Please refer to Note 12 - Subsequent Events for information regarding acquisitions subsequent to November 30, 2011.

Fiscal 2011

Comercia Global Payments Entidad de Pago, S.L.

On December 20, 2010, we acquired a 51% controlling financial interest in Comercia Global Payments Entidad de Pago, S.L. (“Comercia”), a newly formed company into which Caixa d’Estalvis i Pensions de Barcelona (“la Caixa”) contributed its merchant acquiring business in Spain. “la Caixa” owns the remaining 49% of Comercia. We formed Comercia with “la Caixa”, one of the largest retail banks in Spain, to provide merchant acquiring services to merchants in Spain.

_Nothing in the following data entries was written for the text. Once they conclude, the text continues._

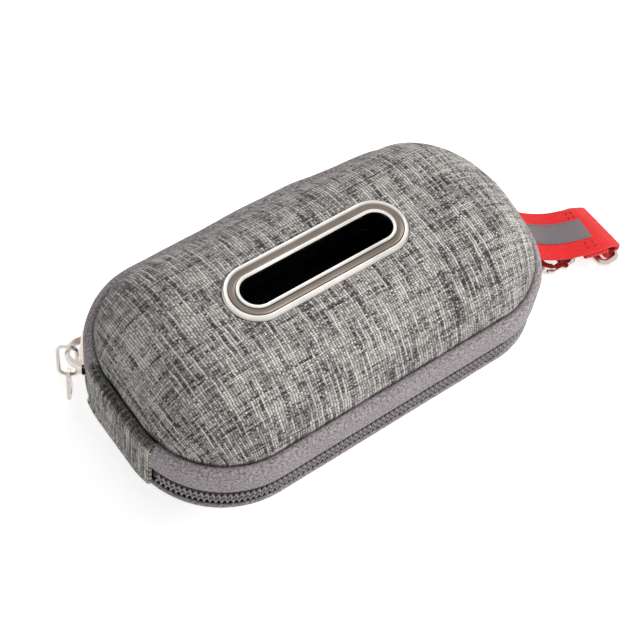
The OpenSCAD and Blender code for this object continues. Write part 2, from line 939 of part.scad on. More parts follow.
module bag_roll() {
    color("#202022")
        translate([-roll_l / 2, 0, roll_z])
            rotate([0, 90, 0])
                difference() {
                    cylinder(h = roll_l, r = roll_r);
                    translate([0, 0, -1])
                        cylinder(h = roll_l + 2, r = core_r);
                }
}

module roll_core() {
    color("#b48a5a")
        translate([-roll_l / 2, 0, roll_z])
            rotate([0, 90, 0])
                difference() {
                    cylinder(h = roll_l, r = core_r);
                    translate([0, 0, -1])
                        cylinder(h = roll_l + 2, r = core_r - core_t);
                }
}

lid_cover();
lid_shell();
lid_lining();
lid_binding();
lid_band();
lid_zip_tape();
lid_zip_coil();
slot_rim();
rim_backing_plate();
base_cover();
base_shell();
base_lining();
base_binding();
base_band();
base_zip_tape();
base_zip_coil();
hinge_gusset();
slider_body();
slider_crown();
pull_link();
pull_leaf();
ring_tab();
tab_ring();
strap_webbing();
reflective_stripe();
swivel_eye();
hook_body();
hook_gate();
gate_pin();
bag_roll();
roll_core();
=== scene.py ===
"""Zipped dispenser case for waste bags: cloth, zip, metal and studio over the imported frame."""

from __future__ import annotations

import json
import logging
import math
from dataclasses import dataclass, field
from enum import Enum
from typing import NamedTuple

import bmesh
import bpy
import numpy as np
from mathutils import Matrix, Vector

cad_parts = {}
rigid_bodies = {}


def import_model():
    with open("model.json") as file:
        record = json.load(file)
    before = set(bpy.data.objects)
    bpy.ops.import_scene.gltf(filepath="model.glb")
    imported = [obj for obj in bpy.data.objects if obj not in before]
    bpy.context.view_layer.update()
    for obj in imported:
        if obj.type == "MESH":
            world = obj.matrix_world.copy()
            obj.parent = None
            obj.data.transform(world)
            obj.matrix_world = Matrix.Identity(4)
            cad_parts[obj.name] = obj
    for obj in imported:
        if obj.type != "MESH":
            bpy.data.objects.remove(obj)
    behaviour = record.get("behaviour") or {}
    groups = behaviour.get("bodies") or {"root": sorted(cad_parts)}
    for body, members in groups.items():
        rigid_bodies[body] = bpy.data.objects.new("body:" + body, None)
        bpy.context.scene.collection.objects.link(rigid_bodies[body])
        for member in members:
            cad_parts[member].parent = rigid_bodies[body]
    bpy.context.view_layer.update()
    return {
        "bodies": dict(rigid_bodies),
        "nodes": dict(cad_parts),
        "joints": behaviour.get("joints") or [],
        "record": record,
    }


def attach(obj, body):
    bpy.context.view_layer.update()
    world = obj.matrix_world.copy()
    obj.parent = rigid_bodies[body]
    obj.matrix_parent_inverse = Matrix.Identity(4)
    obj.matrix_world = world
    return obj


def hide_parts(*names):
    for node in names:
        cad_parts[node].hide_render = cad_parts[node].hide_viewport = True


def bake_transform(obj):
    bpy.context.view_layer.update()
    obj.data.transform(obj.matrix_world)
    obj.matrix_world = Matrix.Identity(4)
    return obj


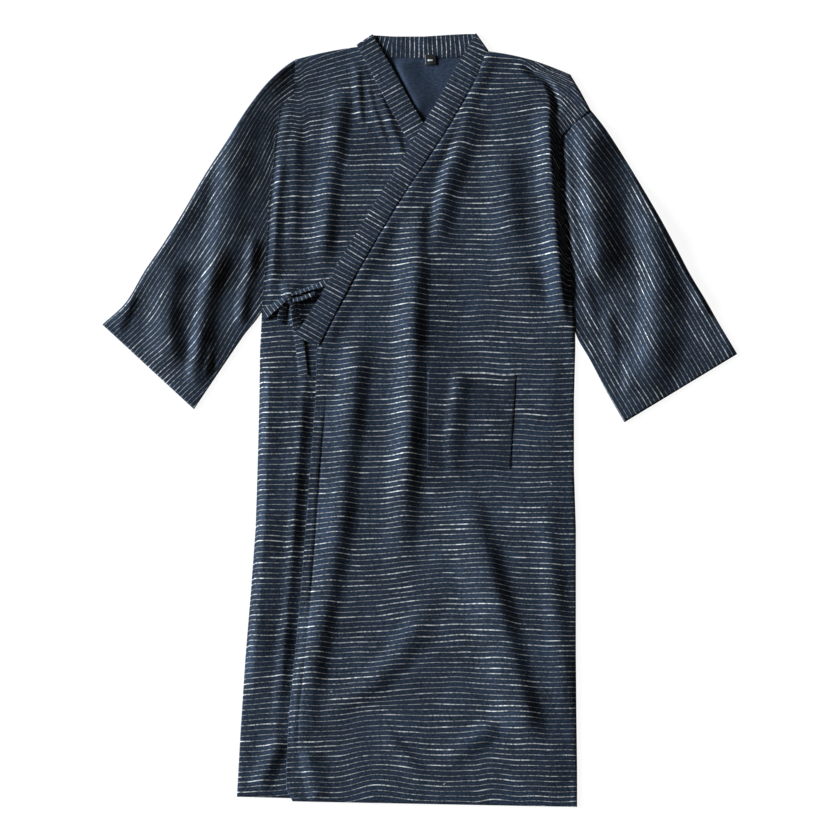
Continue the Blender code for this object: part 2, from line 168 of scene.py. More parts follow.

We purchased our share of Comercia for €125 million. The shareholders contributed a total of €6.4 million as initial capital to form Comercia. Our total investment in Comercia, including our 51% share of the initial capital was €128.3 million ($173.5 million as of the closing date). We manage the day-to-day operations of the corporation, control all major decisions and, accordingly, consolidate the corporation’s financial results for accounting purposes effective with the closing date. In conjunction with the acquisition, “la Caixa” agreed to a twenty year marketing alliance agreement in which “la Caixa” will refer customers to Comercia for payment processing services in Spain and provide sponsorship into the card networks. We funded the purchase with a combination of existing cash resources in Europe and borrowings on our Corporate Credit Facility. During fiscal 2011, we expensed acquisition costs of $1.0 million associated with this transaction. These costs were recorded in selling, general and administrative expenses in the accompanying consolidated statements of income. The revenues and earnings of Comercia from the date of acquisition through the end of fiscal 2011were not significant to our fiscal 2011 consolidated results of operations.

The purchase price of Comercia was determined by analyzing the historical and prospective financial statements. This business acquisition was not significant to our consolidated financial statements and accordingly, we have not provided pro forma information relating to this acquisition.

The following table summarizes the purchase price allocation (in thousands):
Goodwill       
$
147,535

Customer-related intangible assets    
96,100

Contract-based intangible assets    
54,141

Working capital, net    
8,476

Total assets acquired    
306,252

Non-controlling interest    
(132,738
)
     Net assets acquired       
$
173,514



The goodwill associated with the acquisition is deductible for tax purposes. The customer-related intangible assets have estimated amortization periods of 10 years. The contract-based intangible assets have estimated amortization periods of 20 years.

Other

During fiscal year 2011, we acquired contract-based and customer related intangible assets in our United States merchant services channel for $3.5 million. These intangible assets are being amortized on a straight-line basis over their estimated useful lives of 5 to 7 years.